The AiETF Token project operates with undisclosed leadership, a privately registered domain, aietftoken.com, and an address that leads to an unrelated office building in Louisiana. Public records show the domain was registered in July 2024 and last updated June 11, 2025, raising questions about the legitimacy of its claims.
This deliberate anonymity, combined with a domain registered through a privacy service, immediately signals caution for potential investors. Financial entities issuing products typically disclose their principals and corporate structure for regulatory compliance and investor confidence. The listed corporate address for "AiETF Trading" in Louisiana, an office building that appears to have no operational connection to the token project, further obscures the operation.
AiETF Token offers no tangible retail products or services. Instead, its primary function centers on a multi-level recruitment model designed to distribute its native AIETF tokens. Individuals can sign up for a free "promoter membership," instantly receiving 500 AIETF tokens. The incentive structure escalates sharply with recruitment.

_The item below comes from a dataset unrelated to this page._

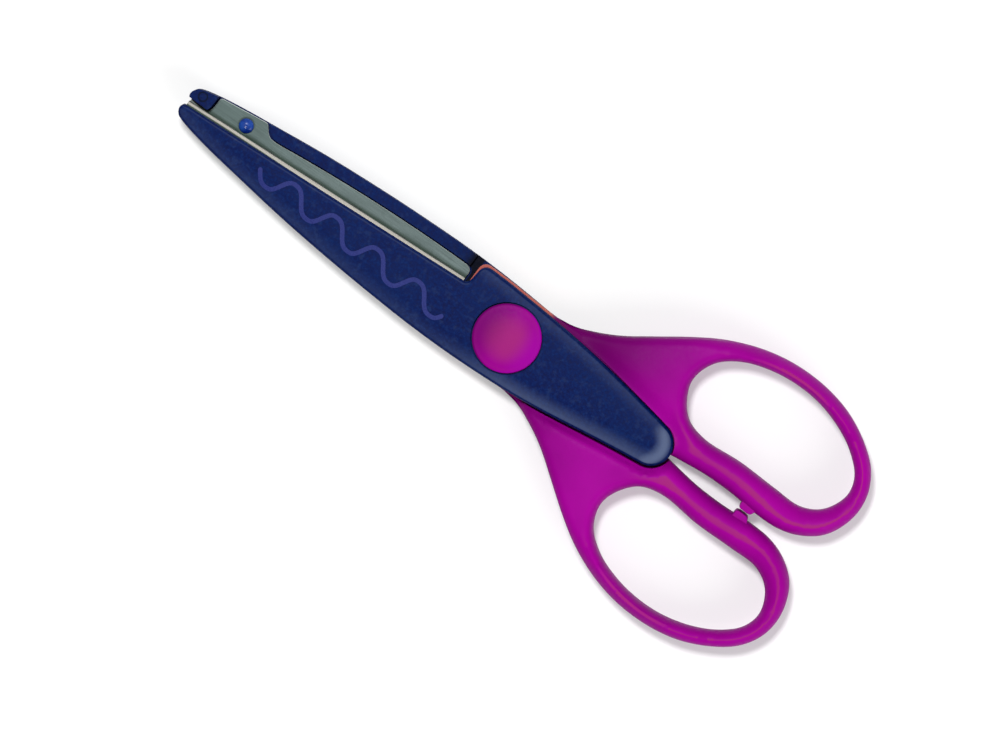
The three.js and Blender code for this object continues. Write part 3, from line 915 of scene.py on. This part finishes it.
def make_blade(name, wave_side):
    """The L section along the cut, with its rim ground to the wave, and the plate with its step."""
    angle = math.atan(FLANGE_SLOPE)
    length = (BLADE_TIP_X - BLADE_ROOT_X) / math.cos(angle)
    bend = [(BEND_RADIUS - BEND_RADIUS * math.cos(t), PLATE_OUT - BEND_RADIUS + BEND_RADIUS * math.sin(t))
            for t in np.radians(np.linspace(0, 90, 9))]
    into_plate = 1.5 * STEEL
    section = [(0, 0), *bend, (into_plate, PLATE_OUT), (into_plate, PLATE_IN), (STEEL, PLATE_IN), (STEEL, 0)]
    steps = 220
    vertices = []
    for i in range(steps + 1):
        s = length * i / steps
        for across, z in section:
            x = BLADE_ROOT_X + s * math.cos(angle) - across * math.sin(angle)
            y = flange_line(BLADE_ROOT_X) + s * math.sin(angle) + across * math.cos(angle)
            if z == 0:
                z = wave_side * wave(math.hypot(x, y)) + WAVE_GAP
            vertices.append((x, y, z))
    n = len(section)
    faces = [tuple(range(n)), tuple(range(steps * n, (steps + 1) * n))[::-1]]
    for i in range(steps):
        for k in range(n):
            a, b = i * n + k, i * n + (k + 1) % n
            faces.append((a, b, b + n, a + n))
    obj = new_object(name, vertices, faces)
    tidy(obj)
    plate = softened(prism(plate_outline(0), PLATE_IN, PLATE_OUT), 0.22, angle=60, segments=3)
    x, y, head, _ = RIVETS["tip"]
    dish_rim, dish_floor, dish_depth = head + 0.45, head + 0.1, 0.14
    dish = turned("tool", [
        (0, PLATE_IN - 1), (dish_rim, PLATE_IN - 1), (dish_rim, PLATE_IN),
        (dish_floor, PLATE_IN + dish_depth), (0, PLATE_IN + dish_depth),
    ], 64, x, y)
    return combine(combine(obj, "UNION", plate), "DIFFERENCE", dish)


def make_rivet(name, x, y, head, height):
    """A staked plastic head on its shank: a dome with a small dimple in its middle."""
    under = PLATE_IN - 0.05
    dimple, dimple_floor, dimple_rise = head * 0.28, 0.86, 0.12
    profile = [(0, under - height * dimple_floor)]
    for t in np.linspace(0, 1, 5)[1:]:
        profile.append((dimple * t, under - height * (dimple_floor + dimple_rise * t * t)))
    for t in np.radians(np.linspace(20, 90, 10)):
        profile.append((head * math.sin(t), under - height * math.cos(t)))
    profile += [(RIVET_SHANK, under), (RIVET_SHANK, RIVET_END), (0, RIVET_END)]
    return turned(name, profile, 48, x, y)


def make_cap(name):
    """A snap-on cap: a slightly domed face with a soft edge, and a skirt."""
    face, crown, soft, drop = HALF_THICKNESS, 0.7, 0.6, 0.35
    start = face - crown * (1 - soft / CAP_RADIUS) ** 2
    edge = [(CAP_RADIUS - soft + soft * math.sin(t), start - drop * (1 - math.cos(t)))
            for t in np.radians(np.linspace(90, 10, 9))]
    dome = [(r, face - crown * (r / CAP_RADIUS) ** 2) for r in np.linspace(CAP_RADIUS - 0.8, 0.6, 12)]
    skirt_in, skirt_end = CAP_SKIRT_RADIUS - 1, 2.9
    return turned(name, [
        (0, CAP_UNDER), (skirt_in, CAP_UNDER), (skirt_in, skirt_end), (CAP_SKIRT_RADIUS, skirt_end),
        (CAP_SKIRT_RADIUS, CAP_UNDER), (CAP_RADIUS - 0.15, CAP_UNDER), *edge, *dome, (0, face),
    ], 128)


def make_print(name):
    """The printed wave on the front housing: a thin ribbon with round ends, laid on the crowned face."""
    half_width, thick, sunk = 0.475, 0.05, 0.15
    start_x, end_x, crest_x = 13.8, 62.6, 21.6
    height, roundness, lean = 2.12, 0.08, 0.12
    xs = np.arange(start_x, end_x, 0.25)
    turn = 2 * math.pi * (xs - crest_x) / WAVE_LENGTH
    turn -= lean * np.cos(turn)
    swing = height / (1 - roundness) * (np.cos(turn) - roundness * np.cos(3 * turn))
    middle_line = 4.13 - 0.029 * xs
    middle = np.column_stack((xs, middle_line - swing))
    along = np.gradient(middle, axis=0)
    along /= np.linalg.norm(along, axis=1)[:, None]
    across = np.column_stack((-along[:, 1], along[:, 0]))
    ends = []
    for k, sign in ((-1, 1), (0, -1)):
        out, side = along[k] * sign, across[k] * sign
        turn = np.radians(np.linspace(80, -80, 9))[:, None]
        ends.append(middle[k] + half_width * (out * np.cos(turn) - side * np.sin(turn)))
    outline = joined(middle - across * half_width, ends[0], (middle + across * half_width)[::-1], ends[1])
    leaf = housing_outline()

    def top(p):
        return leaf_top(p, leaf) + thick

    def under(p):
        return leaf_top(p, leaf) - sunk

    return shaped(name, outline, [], top, under, [0.2, 0.42], coarse=0.6)


# ------------------------------------------------------------------ assembly

for side, wave_side in (("front", 1), ("rear", -1)):
    body = f"{side}_half"
    made = (
        ("blade_housing", make_housing, (), "housing_blue", HOUSING),
        ("handle", make_handle, (), "handle_magenta", HANDLE),
        ("wave_blade", make_blade, (wave_side,), "blade_steel", BLADES[side]),
        ("pivot_cap", make_cap, (), "handle_magenta", HANDLE),
    )
    for piece, make, sizes, slot, material in made:
        obj = make(f"{side}_{piece}_fine", *sizes)
        finished(obj, side, body, slot, material, f"{side}_{piece}")
    for place, sizes in RIVETS.items():
        obj = make_rivet(f"{side}_{place}_rivet_fine", *sizes)
        finished(obj, side, body, "rivet_blue", RIVET, f"{side}_{place}_rivet", angle=50)

finished(make_print("front_wave_print"), "front", "front_half", "print_violet", PRINT)

for name, material in (
    ("pivot_screw", PIVOT), ("pivot_barrel_nut", PIVOT), ("pivot_spring_washer", PIVOT),
    ("front_flat_washer", PIVOT), ("rear_flat_washer", PIVOT), ("pivot_thrust_washer", NYLON),
):
    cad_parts[name].data.materials.clear()
    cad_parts[name].data.materials.append(material)

# ------------------------------------------------------------------ stage, light and camera


def make_floor():
    """A plain pale sheet just under the part."""
    bpy.ops.mesh.primitive_plane_add(size=4, location=(0, 0, CAD_LOW.z - 0.0002))
    floor = bpy.context.object
    floor.name = "floor"
    finish = Finish(
        "floor_paper", Roughness=0.9, Specular_IOR_Level=0.2, Base_Color=linear(203, 203, 203),
        Emission_Color=(1, 1, 1, 1), Emission_Strength=0.26,
    )
    floor.data.materials.append(finish.material)


def soft_light(name, azimuth, elevation, distance_m, size, power):
    """A round area light that looks at the pivot, from an azimuth (degrees from +X towards +Y) and an
    elevation."""
    data = bpy.data.lights.new(name, "AREA")
    data.shape = "DISK"
    data.size = size
    data.energy = power
    light = bpy.data.objects.new(name, data)
    bpy.context.scene.collection.objects.link(light)
    a, e = math.radians(azimuth), math.radians(elevation)
    direction = Vector((math.cos(e) * math.cos(a), math.cos(e) * math.sin(a), math.sin(e)))
    light.location = direction * distance_m
    light.rotation_euler = (-direction).to_track_quat("-Z", "Y").to_euler()


def make_world(horizon, zenith):
    """A soft white room that is brighter at the horizon than overhead."""
    world = bpy.data.worlds.new("soft_white")
    bpy.context.scene.world = world
    world.use_nodes = True
    tree = world.node_tree
    direction = tree.nodes.new("ShaderNodeTexCoord").outputs["Generated"]
    split = tree.nodes.new("ShaderNodeSeparateXYZ")
    tree.links.new(direction, split.inputs[0])
    bright = tree.nodes.new("ShaderNodeMapRange")
    bright.inputs["From Min"].default_value = 0.0
    bright.inputs["From Max"].default_value = 1.0
    bright.inputs["To Min"].default_value = horizon
    bright.inputs["To Max"].default_value = zenith
    tree.links.new(split.outputs["Z"], bright.inputs["Value"])
    background = tree.nodes["Background"]
    background.inputs["Color"].default_value = (1, 1, 1, 1)
    tree.links.new(bright.outputs[0], background.inputs["Strength"])


def make_camera():
    """Almost straight down, tilted a little so that it looks from the -Y side, tips at the picture's upper
    left."""
    tilt, away, width = math.radians(4.5), 2.0, 0.210
    target = Vector((-3.4 * MM, 7.4 * MM, SHEAR_Z * MM))
    forward = Vector((0, math.sin(tilt), -math.cos(tilt)))
    up_azimuth = math.radians(-53.623)
    up = Vector((math.cos(up_azimuth), math.sin(up_azimuth), 0))
    right = forward.cross(up).normalized()
    up = right.cross(forward).normalized()
    data = bpy.data.cameras.new("camera")
    data.sensor_width = 36
    data.lens = 36 * away / width
    data.clip_end = 20
    camera = bpy.data.objects.new("camera", data)
    bpy.context.scene.collection.objects.link(camera)
    turn = Matrix((right, up, -forward)).transposed().to_4x4()
    camera.matrix_world = Matrix.Translation(target - forward * away) @ turn
    bpy.context.scene.camera = camera


make_floor()
make_world(horizon=0.55, zenith=0.15)
soft_light("key", azimuth=-45, elevation=74, distance_m=1.2, size=0.2, power=13)
soft_light("fill", azimuth=165, elevation=32, distance_m=1.2, size=0.9, power=8)
make_camera()
bpy.context.scene.view_settings.view_transform = "Standard"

A promoter earns 5000 tokens for recruiting a new member. If that recruit then brings in another person, the original promoter receives an additional 2500 tokens. Beyond recruitment, participants can purchase AIETF tokens directly from the company, which triggers a two-level 100% token matching bonus. This system heavily favors early participants and those skilled in network expansion, common characteristics of pyramid schemes.

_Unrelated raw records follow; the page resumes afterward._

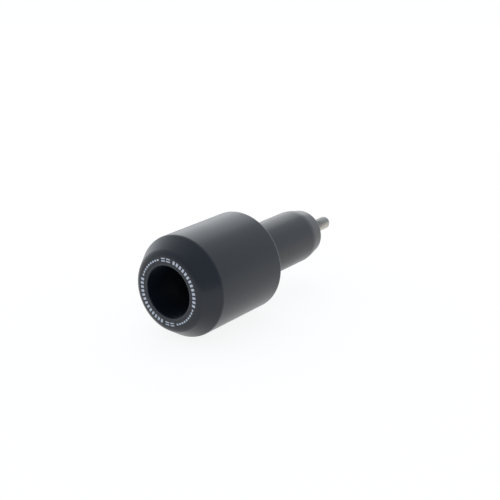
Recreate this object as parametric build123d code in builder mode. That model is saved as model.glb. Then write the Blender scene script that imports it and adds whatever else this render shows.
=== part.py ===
from build123d import *
from math import radians, tan
import os

os.makedirs("parts", exist_ok=True)

# Motorcycle frame slider, in millimetres.
# The axis of the bolt runs along Y: the nose points to -Y, the free thread to +Y.
# The origin is the centre of the face that seats on the frame.

# Bobbin, the round nylon body that meets the ground
bobbin_diameter = 60.0
bobbin_length = 66.5
nose_length = 11.6
nose_face_diameter = 45.4
nose_edge_round = 5.0
shoulder_round = 3.0
rear_edge_chamfer = 0.8

# Deep socket in the nose, where the bolt head is reached
socket_bore_diameter = 30.8
socket_bore_depth = 42.0
socket_mouth_chamfer = 0.6

# Core sleeve, the flanged tube that carries the clamping load through the nylon
sleeve_diameter = 16.0
flange_diameter = 36.4
flange_thickness = 1.5
flange_edge_chamfer = 0.3
sleeve_end_chamfer = 0.5

# Spacer between the bobbin and the frame
spacer_diameter = 33.2
spacer_length = 65.0
spacer_taper_length = 10.9
spacer_taper_blend = 20.0
seat_diameter = 28.4
seat_edge_chamfer = 0.5
spacer_edge_chamfer = 0.5
bore_edge_chamfer = 0.5

# Socket head cap screw, M8
shank_diameter = 8.0
thread_diameter = 7.9
thread_length = 27.0
thread_runout = 1.0
tip_chamfer = 1.2
head_diameter = 13.0
head_height = 8.0
head_edge_chamfer = 0.8
hex_across_flats = 6.0
hex_turn = 30.0
hex_depth = 4.5
hex_mouth_diameter = 7.4
hex_mouth_chamfer = 0.4
drill_point_angle = 118.0

# Plain washer under the bolt head
washer_diameter = 24.0
washer_thickness = 2.0
washer_edge_chamfer = 0.4

# Clearances, all on the radius
bolt_clearance = 0.5
washer_clearance = 0.3
press_clearance = 0.02

# Places along Y, worked out from the seat towards the nose
flange_face = -spacer_length
bobbin_rear = flange_face - flange_thickness
bobbin_nose = bobbin_rear - bobbin_length
socket_floor = bobbin_nose + socket_bore_depth
floor_thickness = bobbin_rear - socket_floor
head_seat = socket_floor - washer_thickness
head_top = head_seat - head_height
hex_floor = head_top + hex_depth
drill_point_depth = hex_across_flats / 2 / tan(radians(drill_point_angle / 2))

bolt_hole_radius = shank_diameter / 2 + bolt_clearance
print(f"The bolt is {thread_length - head_seat:.1f} mm long under its head")

# Ways along the axis
to_frame = 1
to_nose = -1


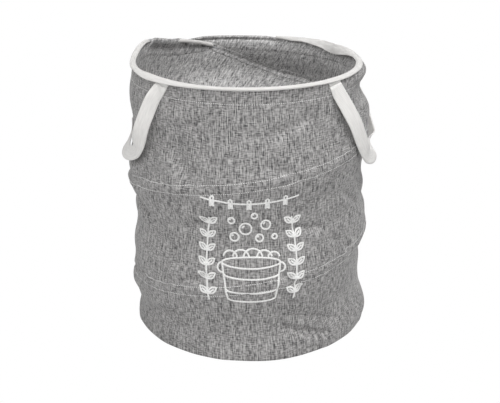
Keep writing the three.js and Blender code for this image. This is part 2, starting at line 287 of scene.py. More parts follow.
def on_ring(turn, radius, z, thick, share):
    """A point of a round section about a wire's centre."""
    angle = math.tau * share
    return place(turn, radius + thick * math.cos(angle), z + thick * math.sin(angle))


def coil_height(turn):
    return FOOT_WIRE_Z + (FOOT_TURN - turn) * PITCH / FULL_TURN


def wire_height(turn):
    if turn <= DIVE_TURN:
        return RIM_WIRE_Z
    if turn >= FOOT_TURN:
        return FOOT_WIRE_Z
    dive = smooth((turn - DIVE_TURN) / DIVE_RUN_TURN)
    return min(RIM_WIRE_Z, coil_height(turn) + DIVE_DROP * (1.0 - dive))


def above_wire(turn, z):
    """Height above the nearest run of the coil, negative below it."""
    nearest = HEIGHT
    for round_number in (1, 2, 3):
        along = turn % FULL_TURN + FULL_TURN * round_number
        if DIVE_TURN <= along <= FOOT_TURN:
            gap = z - wire_height(along)
            if abs(gap) < abs(nearest):
                nearest = gap
    return nearest


def back_roll(turn):
    """1 where the rim's cloth is loose at the back, 0 where the wire holds it."""
    return spell(turn % FULL_TURN, *ROLL_SPELL)


def corner_fold(turn):
    """1 where the cloth's edge folds in over the rim tape at the back left."""
    return spell(turn % FULL_TURN, *CORNER_SPELL)


def edge_rise(turn, z):
    """How far the loose edge of the cloth stands up past the frame's."""
    edge = smooth((z - (WALL_TOP - EDGE_DEPTH)) / EDGE_DEPTH)
    return edge * (ROLL_RISE * back_roll(turn) + CORNER_RISE * corner_fold(turn))


def dive_push(turn, z):
    """How far the diving wire pushes the cloth out: a crease and a seat along it, slack below it."""
    along = turn % FULL_TURN + FULL_TURN
    strength = spell(along, *DIVE_SPELL)
    if strength == 0.0:
        return 0.0
    gap = z - wire_height(along)
    away = gap / CREASE_ABOVE if gap > 0.0 else -gap / CREASE_BELOW
    crease = given().dive_push * max(0.0, 1.0 - away) ** 1.2
    seat = CASING_ARCH * hump(gap, RIDGE_HALF)
    slack = SLACK_DEPTH * hump(gap + SLACK_BELOW, SLACK_HALF)
    return strength * (crease + seat - slack)


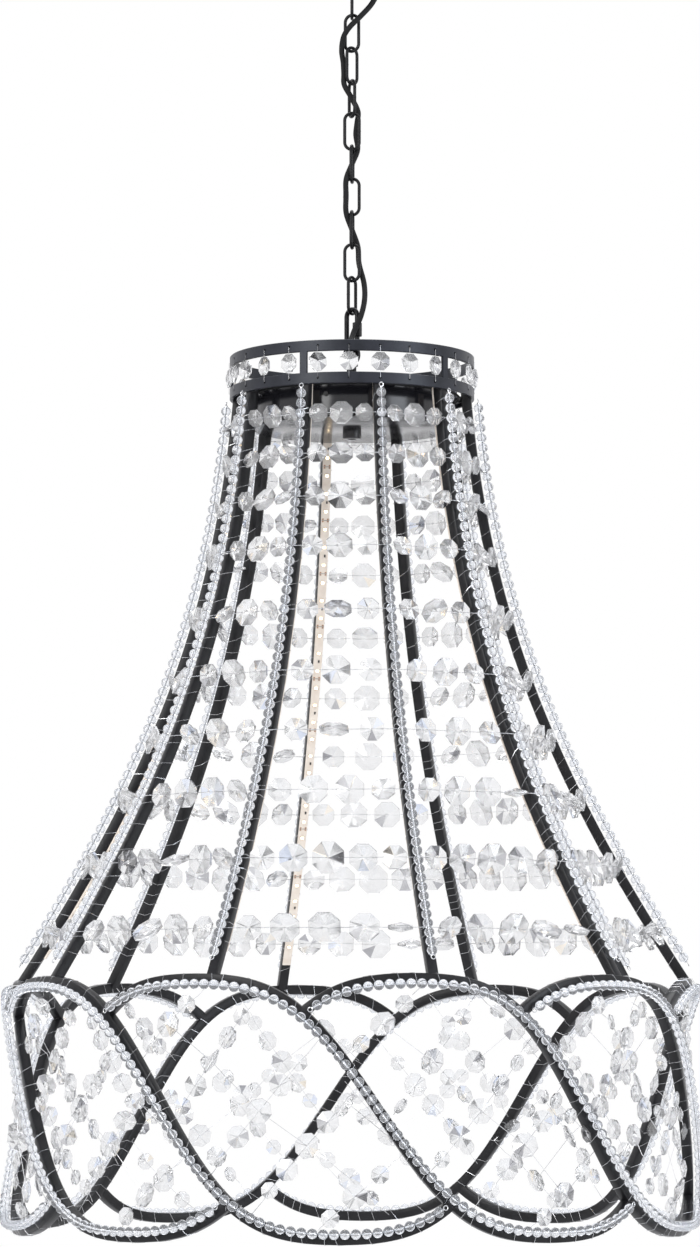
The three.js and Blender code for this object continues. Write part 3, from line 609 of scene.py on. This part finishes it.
def canopy():
    outer, inner = [], []
    for i in range(CANOPY_STEPS + 1):
        t = i / CANOPY_STEPS
        start, middle, end = (1 - t) ** 2, 2 * (1 - t) * t, t * t
        r = start * CANOPY_RADIUS + middle * (CANOPY_RADIUS - SHOULDER_IN)
        r += end * CANOPY_FACE_RADIUS
        z = -(middle * (CANOPY_HEIGHT - SHOULDER_UP) + end * CANOPY_HEIGHT)
        outer.append((r, z))
        inner.append((r - CANOPY_WALL, z + CANOPY_WALL * t))
    bore = STEM_RADIUS + SEAT_GAP
    hole = [(bore, -CANOPY_HEIGHT), (bore, -CANOPY_HEIGHT + CANOPY_WALL)]
    outline = outer + hole + inner[::-1]
    turned_piece(
        "canopy", outline, 96, [SATIN_BLACK], ["canopy_cup"], "satin_black", "ceiling", 50
    )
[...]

The project's website asserts that AIETF token value "correlates with specific ETFs" and promises "a unique blend of crypto innovation and traditional market reliability." Such a correlation, however, would require transparent, verifiable mechanisms linked to regulated financial markets. The AIETF token itself is a basic ERC-20 standard token, easily minted on the Ethereum blockchain with minimal technical expertise and cost.
Any claimed price stability or correlation within the AiETF ecosystem relies entirely on an internal exchange, allowing the anonymous operators to manipulate its value. This artificial peg dissipates the moment AIETF tokens are introduced to public cryptocurrency exchanges, if such a launch ever occurs. The founders have already been distributing these tokens freely for nearly a year, profiting by selling them to promoter-investors at internally determined rates.

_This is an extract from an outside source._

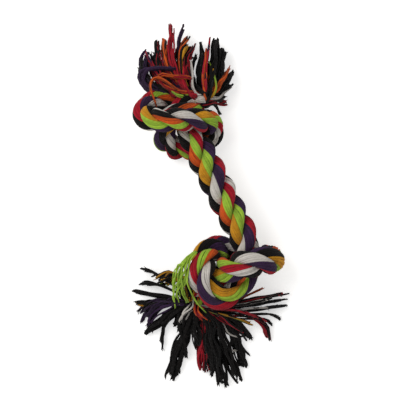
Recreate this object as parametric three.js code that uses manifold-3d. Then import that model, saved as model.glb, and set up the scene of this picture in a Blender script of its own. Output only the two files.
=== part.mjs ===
// Two-knot rope dog toy: one three-strand cotton rope, tied in an overhand knot at each end,
// with the rope's ends frayed out into tassels of coloured yarn.
// Millimetres, +Z up. The toy lies flat on a surface, as it was laid down, long side near Y.
// Its origin is the middle of its outline, on the surface.
import * as THREE from 'three';
import { mergeVertices } from 'three/addons/utils/BufferGeometryUtils.js';
import Module from 'manifold-3d';

// Driving dimensions of the rope.
const ropeDiameter = 18;
const layLength = 40;
const freeLength = 63.6;
const freeBearing = THREE.MathUtils.degToRad(117);
const gap = 0.3;

// The rope is drawn tight in its knots, so it is thinner there.
const knotRopeDiameter = 13.5;
const tighteningLength = 15;

// The first strand lies on top of the rope this far from the lower knot.
const firstCrown = 34.8;

// Tying the knots turned the rope about its own axis: how far, in turns, at distances past the
// lower knot's neck, as shares of the lay length.
const knotTurnShares = [
  [-5.5, 0.27], [-3.55, 0.27], [-1.98, 0.58], [-1.58, 0.46], [-0.95, 0.15], [-0.2, 0],
  [1.6, 0], [2.5, 0.04], [2.9, 0], [3.3, -0.03], [3.7, -0.13], [4.35, -0.13],
  [5.4, 0.14], [5.6, 0.2], [6.7, 0.2],
];

// Where the rope between the knots bends aside, twists and lifts, along its free length.
const bendShare = 0.15;
const twistShare = 0.5;
const liftShare = 0.85;

// The surface that the toy lies on takes this much off the underside of its lowest turns.
const flatDepth = 1.35;
const lowestTurnHeight = 8.1;

// The rope's strands, and the distance between the rings of points that make their faces.
const strandCount = 3;
const ringSpacing = 4;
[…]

This internal distribution phase often precedes a "public launch," a common tactic in crypto pump-and-dump schemes. The playbook typically involves artificially inflating the token's price through hype and coordinated buying, only for the anonymous owners to "dump" their accumulated holdings onto unsuspecting retail buyers. This mass sell-off then crashes the token's value, leaving later investors with significant losses.
The promise of value creation beyond the misleading ETF correlation is a facade. The administrators can continue selling tokens to new recruits as long as the inflow of new participants continues. Once this recruitment well dries up, they will likely offload their holdings onto public exchanges, extracting whatever liquidity remains before disappearing. While promoters who only earned tokens without investing cash might not technically be financial "victims," a substantial number of investors who purchase these tokens will find themselves holding a worthless asset with no liquid market and no legal recourse.
Beyond the financial risks, there is also the possibility that the KYC (Know Your Customer) requirements for participation could serve as a data harvesting operation for the anonymous operators. Individuals considering involvement should be aware that investing in projects with undisclosed leadership and an opaque operational model carries substantial risk. The U.S. Securities and Exchange Commission and other global regulators frequently caution against investing in unregistered digital assets that rely on recruitment for value appreciation.
ScamTelegraph advises extreme caution with any digital asset offering that lacks transparent ownership, verifiable products, or a clear, regulated path to market value. The absence of these fundamental elements in the AiETF Token project makes it a high-risk proposition for anyone considering participation.